◆ Task:
Keep only the lines from the top of the listing through the one with "low - PIN_HEAD_HEIGHT, high", and reproduce them unaltered.

━━ Material

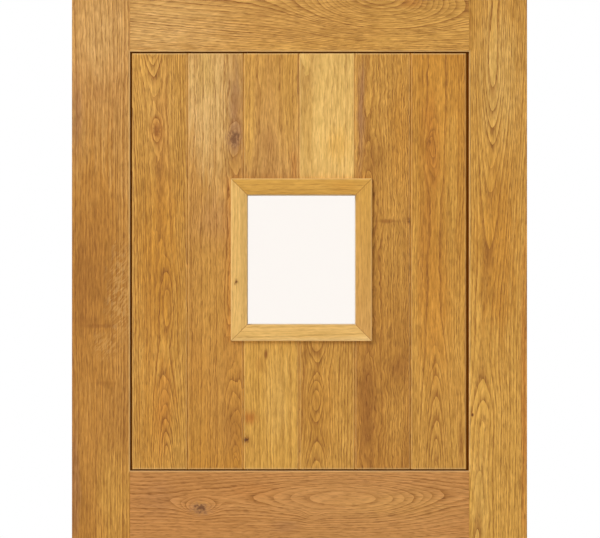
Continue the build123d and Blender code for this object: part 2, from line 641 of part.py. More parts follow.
def flap(height, on_leaf):
    """One flap of a butt hinge with its knuckles: the even ones on the frame, the odd on the leaf."""
    low, high, face = flap_faces(on_leaf)
    made = block(AXIS_X + BARREL_RADIUS + BARREL_CLEARANCE, AXIS_X + FLAP_REACH, low, high,
                 height - HINGE_LENGTH / 2, height + HINGE_LENGTH / 2)
    for foot, head in knuckle_spans(height)[1 if on_leaf else 0::2]:
        made += rod_along_z(BARREL_RADIUS, AXIS_X, AXIS_Y, foot, head)
        made += block(AXIS_X, AXIS_X + BARREL_RADIUS + BARREL_CLEARANCE + 1, low, high, foot, head)
    made -= rod_along_z(PIN_RADIUS + PIN_PLAY, AXIS_X, AXIS_Y,
                        height - HINGE_LENGTH, height + HINGE_LENGTH)
    return drive_in(flap_screw_places(height, on_leaf), made)


def hinge_pin(height):
    """A hinge's pin, with a button at each end."""
    half = HINGE_LENGTH / 2
    made = rod_along_z(PIN_RADIUS, AXIS_X, AXIS_Y, height - half, height + half)
    for side in (-1, 1):
        ends = sorted((height + side * half, height + side * (half + PIN_HEAD_HEIGHT)))
        made += rod_along_z(PIN_HEAD_RADIUS, AXIS_X, AXIS_Y, *ends)
    rims = [edge for edge in made.edges().filter_by(GeomType.CIRCLE)
            if abs(abs(edge.center().Z - height) - half - PIN_HEAD_HEIGHT) < 0.01]
    return chamfer(rims, PIN_HEAD_HEIGHT / 3)


def leaf_housing(height):
    """What is cut from a leaf's back for a flap, and for the barrel at its edge."""
    low, high = height - HINGE_LENGTH / 2 - HOUSING_PLAY, height + HINGE_LENGTH / 2 + HOUSING_PLAY
    room = BARREL_RADIUS + BARREL_CLEARANCE
    recess = block(-LEAF_HALF - CUTTER_EXTRA, AXIS_X + FLAP_REACH + HOUSING_PLAY,
                   flap_faces(True)[0], CUTTER_EXTRA, low, high)
    return recess + block(-LEAF_HALF - CUTTER_EXTRA, AXIS_X + room, AXIS_Y - room, CUTTER_EXTRA,
                          low - PIN_HEAD_HEIGHT, high + PIN_HEAD_HEIGHT)


def jamb_housing(height):
    """What is cut from the hinge jamb's face for a flap."""
    low, high = height - HINGE_LENGTH / 2 - HOUSING_PLAY, height + HINGE_LENGTH / 2 + HOUSING_PLAY
    return block(-FRAME_HALF - CUTTER_EXTRA, AXIS_X + FLAP_REACH + HOUSING_PLAY,
                 FRAME_FACE - CUTTER_EXTRA, flap_faces(False)[1], low, high)


# Sliding bolts, lying along +X from the tail, with the leaf's back at y zero
def arch(x0, x1, hole):
    """A guide or keep that a rod slides through: a rounded block with a hole."""
    outside = ROD_RADIUS + GUIDE_WALL
    made = block(x0, x1, 0, ROD_HEIGHT, -outside, outside)
    made += rod_along_x(outside, x0, x1, ROD_HEIGHT, 0)
    return made - rod_along_x(hole, x0 - CUTTER_EXTRA, x1 + CUTTER_EXTRA, ROD_HEIGHT, 0)


def bolt_screw_places():
    """Where the four screws of a bolt's plate go."""
    across = BOLT_WIDTH / 2 - SCREW_HEAD_RADIUS - 1.5
    return [Pos(x, BOLT_PLATE_THICK, z) * Rot(180, 0, 0)
            for x in (BOLT_SCREW_PLACE, BOLT_LENGTH - BOLT_SCREW_PLACE) for z in (-across, across)]


def bolt_plate():
    """A bolt's back plate with its two guides."""
    made = block(0, BOLT_LENGTH, 0, BOLT_PLATE_THICK, -BOLT_WIDTH / 2, BOLT_WIDTH / 2)
    made = fillet(made.edges().filter_by(Axis.Y), 4)
    for start in (GUIDE_INSET, BOLT_LENGTH - GUIDE_INSET - GUIDE_LENGTH):
        made += arch(start, start + GUIDE_LENGTH, ROD_RADIUS + ROD_PLAY)
    return drive_in(bolt_screw_places(), made)


def bolt_rod():
    """A bolt's sliding rod with its knob."""
    made = rod_along_x(ROD_RADIUS, -ROD_TAIL, BOLT_LENGTH, ROD_HEIGHT, 0)
    tips = made.edges().filter_by(GeomType.CIRCLE)
    made = chamfer(tips, 1)
    stem = Pos(KNOB_PLACE, (ROD_HEIGHT + KNOB_HEIGHT) / 2, 0) * Rot(90, 0, 0) * Cylinder(
        KNOB_STEM_RADIUS, KNOB_HEIGHT - ROD_HEIGHT)
    return made + stem + Pos(KNOB_PLACE, KNOB_HEIGHT, 0) * Sphere(KNOB_RADIUS)


def keep_screw_places():
    """Where the two screws of the keep go."""
    across = KEEP_WIDTH / 2 - SCREW_HEAD_RADIUS - 1.5
    return [Pos(KEEP_LENGTH / 2, BOLT_PLATE_THICK, z) * Rot(180, 0, 0) for z in (-across, across)]


def keep():
    """The keep on the bottom leaf that the tie bolt shoots into."""
    made = block(0, KEEP_LENGTH, 0, BOLT_PLATE_THICK, -KEEP_WIDTH / 2, KEEP_WIDTH / 2)
    made = fillet(made.edges().filter_by(Axis.Y), 4)
    made += arch(0, KEEP_LENGTH, ROD_RADIUS + KEEP_HOLE_PLAY)
    return drive_in(keep_screw_places(), made)


BOTTOM_BOLT_HEIGHT = BOTTOM_LEAF_HEAD - LOWER_MEETING_RAIL_HEIGHT / 2
BOTTOM_BOLT_AT = Pos(JAMB_INNER - BOLT_END_SPACE - BOLT_LENGTH, 0, BOTTOM_BOLT_HEIGHT)
TIE_BOLT_FOOT = TOP_LEAF_FOOT + MEETING_FALL + BOLT_END_SPACE
TIE_BOLT_AT = Pos(TIE_BOLT_PLACE, 0, TIE_BOLT_FOOT + BOLT_LENGTH) * Rot(0, 90, 0)
KEEP_AT = Pos(TIE_BOLT_PLACE, 0, BOTTOM_LEAF_HEAD - BOLT_END_SPACE) * Rot(0, 90, 0)


def strike_screw_places():
    """Where the two screws of the strike plate go, into the lock jamb."""
    middle = strike_middle()
    return [Pos(JAMB_INNER, middle, BOTTOM_BOLT_HEIGHT + side * STRIKE_HEIGHT * 0.36) * Rot(0, 0, -90)
            for side in (-1, 1)]


def strike_middle():
    """The y of the strike plate's middle: its edge lies just behind the frame's face."""
    return FRAME_FACE + ARRIS + STRIKE_WIDTH / 2


def strike_box(play):
    """The strike plate's outline in the lock jamb's inner face, or with play its housing."""
    middle = strike_middle()
    start = JAMB_INNER - (CUTTER_EXTRA if play else 0)
    return block(start, JAMB_INNER + BOLT_PLATE_THICK,
                 middle - STRIKE_WIDTH / 2 - play, middle + STRIKE_WIDTH / 2 + play,
                 BOTTOM_BOLT_HEIGHT - STRIKE_HEIGHT / 2 - play,
                 BOTTOM_BOLT_HEIGHT + STRIKE_HEIGHT / 2 + play)


def strike_hole():
    """The hole that the bottom leaf's bolt shoots into."""
    depth = BOLT_TRAVEL - BOLT_END_SPACE + 2 * KEEP_HOLE_PLAY + 2
    return rod_along_x(ROD_RADIUS + KEEP_HOLE_PLAY, JAMB_INNER - CUTTER_EXTRA, JAMB_INNER + depth,
                       ROD_HEIGHT, BOTTOM_BOLT_HEIGHT)


def strike_plate():
    """The plate let into the lock jamb round that hole."""
    return drive_in(strike_screw_places(), strike_box(0) - strike_hole())


# The assembly
def bottom_leaf():
    """The bottom leaf's wooden pieces by name."""
    foot, head = BOTTOM_LEAF_FOOT, BOTTOM_LEAF_HEAD
    panel_foot, panel_head = foot + BOTTOM_RAIL_HEIGHT, head - LOWER_MEETING_RAIL_HEIGHT
    tenons = tenon_spans(foot, panel_foot, True) + tenon_spans(panel_head, head, False)
    screws = [BOTTOM_BOLT_AT * place for place in bolt_screw_places()]
    screws += [KEEP_AT * place for place in keep_screw_places()]
    hinge_side = stile(-1, foot, head, panel_foot, panel_head, tenons, slope_head=True)
    for height in hinge_heights(foot, head):
        hinge_side = drive_in(flap_screw_places(height, True), hinge_side - leaf_housing(height))
    made = {
        "bottom_leaf_hinge_stile": hinge_side,
        "bottom_leaf_lock_stile": stile(1, foot, head, panel_foot, panel_head, tenons, slope_head=True),
        "bottom_leaf_bottom_rail": rail(foot, panel_foot, twin=True),
        "bottom_leaf_meeting_rail": drive_in(
            screws, rail(panel_head, head, boards_below=True, slope_head=True)),
        "bottom_leaf_brace": brace(panel_foot, panel_head),
    }
    made.update(boards("bottom_leaf", panel_foot, panel_head, glazed=False))
    return made


def top_leaf():
    """The top leaf's wooden pieces and its glazing by name."""
    foot, head = TOP_LEAF_FOOT, TOP_LEAF_HEAD
    panel_foot, panel_head = foot + UPPER_MEETING_RAIL_HEIGHT, head - TOP_RAIL_HEIGHT
    tenons = tenon_spans(foot, panel_foot, False) + tenon_spans(panel_head, head, False)
    hinge_side = stile(-1, foot, head, panel_foot, panel_head, tenons, slope_foot=True)
    for height in hinge_heights(foot, head):
        hinge_side = drive_in(flap_screw_places(height, True), hinge_side - leaf_housing(height))
    meeting_rail = drive_in([TIE_BOLT_AT * place for place in bolt_screw_places()],
                            rail(foot, panel_foot, slope_foot=True))
    top_rail = rail(panel_head, head, boards_below=True)
    for cutter in trimmer_sockets(panel_foot, -1):
        meeting_rail -= cutter
    for cutter in trimmer_sockets(panel_head, 1):
        top_rail -= cutter
    made = {
        "top_leaf_hinge_stile": hinge_side,
        "top_leaf_lock_stile": stile(1, foot, head, panel_foot, panel_head, tenons, slope_foot=True),
        "top_leaf_top_rail": top_rail,
        "top_leaf_meeting_rail": meeting_rail,
    }
    made.update(boards("top_leaf", panel_foot, panel_head, glazed=True))
    made.update(trimmers(panel_foot, panel_head))
    made.update(glazing())
    made.update(bead_ring("outer", BOARD_FRONT, -1, FRONT_BEAD_PROUD,
                          UNIT_FRONT - TAPE_THICK - BOARD_FRONT))
    made.update(bead_ring("inner", 0, 1, BACK_BEAD_PROUD, -UNIT_BACK - TAPE_THICK))
    return made


def frame():
    """The frame's pieces by name."""
    hinge_jamb = jamb(-1)
    for height in all_hinge_heights():
        hinge_jamb = drive_in(flap_screw_places(height, False), hinge_jamb - jamb_housing(height))
    lock_jamb = jamb(1) - strike_box(HOUSING_PLAY) - strike_hole()
    return {
        "frame_hinge_jamb": hinge_jamb,
        "frame_lock_jamb": drive_in(strike_screw_places(), lock_jamb),
        "frame_head": frame_head(),
        "frame_sill": sill(),
        "frame_weather_seal": weather_seal(),
        "frame_strike_plate": strike_plate(),
    }


def bottom_hinge_heights():
    """The middles of the bottom leaf's hinges."""
    return hinge_heights(BOTTOM_LEAF_FOOT, BOTTOM_LEAF_HEAD)


def top_hinge_heights():
    """The middles of the top leaf's hinges."""
    return hinge_heights(TOP_LEAF_FOOT, TOP_LEAF_HEAD)


def all_hinge_heights():
    """The middles of the four hinges, from the lowest."""
    return *bottom_hinge_heights(), *top_hinge_heights()


def hardware():
    """The hinges, bolts and screws by name. Like pieces on one body share a name."""
    def flaps(heights, on_leaf):
        return Compound([solid_of(flap(height, on_leaf)) for height in heights])

    def screws(places):
        return Compound([solid_of(place * screw()) for place in places])

    bottom, top = bottom_hinge_heights(), top_hinge_heights()
    frame_places = [place for height in all_hinge_heights() for place in flap_screw_places(height, False)]
    bottom_places = [place for height in bottom for place in flap_screw_places(height, True)]
    bottom_places += [BOTTOM_BOLT_AT * place for place in bolt_screw_places()]
    bottom_places += [KEEP_AT * place for place in keep_screw_places()]
    top_places = [place for height in top for place in flap_screw_places(height, True)]
    top_places += [TIE_BOLT_AT * place for place in bolt_screw_places()]
    return {
        "bottom_hinges_frame_flaps": flaps(bottom, False),
        "bottom_hinges_leaf_flaps": flaps(bottom, True),
        "top_hinges_frame_flaps": flaps(top, False),
        "top_hinges_leaf_flaps": flaps(top, True),
        "hinge_pins": Compound([solid_of(hinge_pin(height)) for height in all_hinge_heights()]),
        "frame_screws": screws(frame_places + strike_screw_places()),
        "bottom_leaf_screws": screws(bottom_places),
        "top_leaf_screws": screws(top_places),
        "bottom_bolt_plate": BOTTOM_BOLT_AT * bolt_plate(),
        "bottom_bolt_rod": BOTTOM_BOLT_AT * bolt_rod(),
        "tie_bolt_plate": TIE_BOLT_AT * bolt_plate(),
        "tie_bolt_rod": TIE_BOLT_AT * bolt_rod(),
        "tie_bolt_keep": KEEP_AT * keep(),
    }


def main():
    """Builds every piece and writes one file for each."""
    pieces = {**frame(), **bottom_leaf(), **top_leaf(), **hardware()}
    os.makedirs("parts", exist_ok=True)
    for name, piece in pieces.items():
        export_step(solid_of(piece), f"parts/{name}.step")


main()
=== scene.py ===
import json
import math
from functools import partial

import bmesh
import bpy
from mathutils import Matrix, Vector


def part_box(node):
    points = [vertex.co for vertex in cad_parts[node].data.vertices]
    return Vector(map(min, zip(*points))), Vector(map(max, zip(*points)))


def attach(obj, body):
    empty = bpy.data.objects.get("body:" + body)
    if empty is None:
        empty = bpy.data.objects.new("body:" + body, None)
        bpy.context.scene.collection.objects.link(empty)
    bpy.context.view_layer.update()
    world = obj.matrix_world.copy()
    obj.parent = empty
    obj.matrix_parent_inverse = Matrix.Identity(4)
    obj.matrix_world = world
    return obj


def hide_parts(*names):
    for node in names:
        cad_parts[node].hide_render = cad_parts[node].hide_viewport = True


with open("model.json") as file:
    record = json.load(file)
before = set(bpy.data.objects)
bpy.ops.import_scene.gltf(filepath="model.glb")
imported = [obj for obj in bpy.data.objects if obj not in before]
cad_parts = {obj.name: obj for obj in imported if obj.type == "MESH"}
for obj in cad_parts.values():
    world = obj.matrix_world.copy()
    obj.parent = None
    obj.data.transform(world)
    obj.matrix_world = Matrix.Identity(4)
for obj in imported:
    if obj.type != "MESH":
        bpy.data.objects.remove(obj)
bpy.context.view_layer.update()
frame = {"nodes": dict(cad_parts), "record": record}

bl_info = {
    "name": "Stable door finish",
    "version": (1, 0, 0),
    "blender": (4, 5, 0),
    "location": "View3D > Sidebar > Stable door",
    "description": "Oiled oak, double glazing, ironmongery and a plain studio for an oak stable door",
    "category": "Object",
}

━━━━

◆ Written solution:
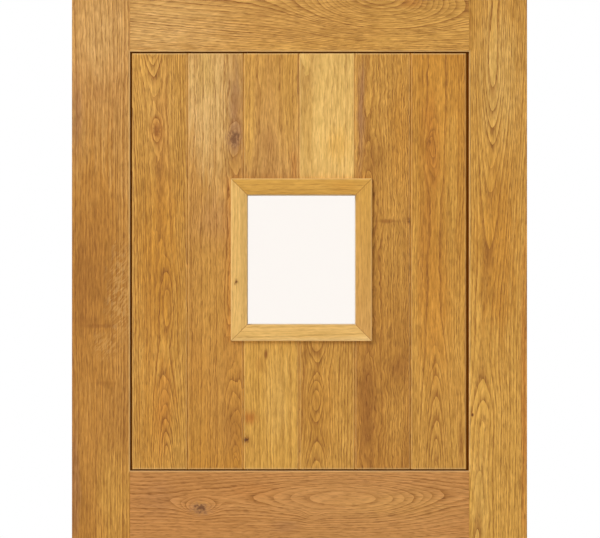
Continue the build123d and Blender code for this object: part 2, from line 641 of part.py. More parts follow.
def flap(height, on_leaf):
    """One flap of a butt hinge with its knuckles: the even ones on the frame, the odd on the leaf."""
    low, high, face = flap_faces(on_leaf)
    made = block(AXIS_X + BARREL_RADIUS + BARREL_CLEARANCE, AXIS_X + FLAP_REACH, low, high,
                 height - HINGE_LENGTH / 2, height + HINGE_LENGTH / 2)
    for foot, head in knuckle_spans(height)[1 if on_leaf else 0::2]:
        made += rod_along_z(BARREL_RADIUS, AXIS_X, AXIS_Y, foot, head)
        made += block(AXIS_X, AXIS_X + BARREL_RADIUS + BARREL_CLEARANCE + 1, low, high, foot, head)
    made -= rod_along_z(PIN_RADIUS + PIN_PLAY, AXIS_X, AXIS_Y,
                        height - HINGE_LENGTH, height + HINGE_LENGTH)
    return drive_in(flap_screw_places(height, on_leaf), made)


def hinge_pin(height):
    """A hinge's pin, with a button at each end."""
    half = HINGE_LENGTH / 2
    made = rod_along_z(PIN_RADIUS, AXIS_X, AXIS_Y, height - half, height + half)
    for side in (-1, 1):
        ends = sorted((height + side * half, height + side * (half + PIN_HEAD_HEIGHT)))
        made += rod_along_z(PIN_HEAD_RADIUS, AXIS_X, AXIS_Y, *ends)
    rims = [edge for edge in made.edges().filter_by(GeomType.CIRCLE)
            if abs(abs(edge.center().Z - height) - half - PIN_HEAD_HEIGHT) < 0.01]
    return chamfer(rims, PIN_HEAD_HEIGHT / 3)


def leaf_housing(height):
    """What is cut from a leaf's back for a flap, and for the barrel at its edge."""
    low, high = height - HINGE_LENGTH / 2 - HOUSING_PLAY, height + HINGE_LENGTH / 2 + HOUSING_PLAY
    room = BARREL_RADIUS + BARREL_CLEARANCE
    recess = block(-LEAF_HALF - CUTTER_EXTRA, AXIS_X + FLAP_REACH + HOUSING_PLAY,
                   flap_faces(True)[0], CUTTER_EXTRA, low, high)
    return recess + block(-LEAF_HALF - CUTTER_EXTRA, AXIS_X + room, AXIS_Y - room, CUTTER_EXTRA,
                          low - PIN_HEAD_HEIGHT, high + PIN_HEAD_HEIGHT)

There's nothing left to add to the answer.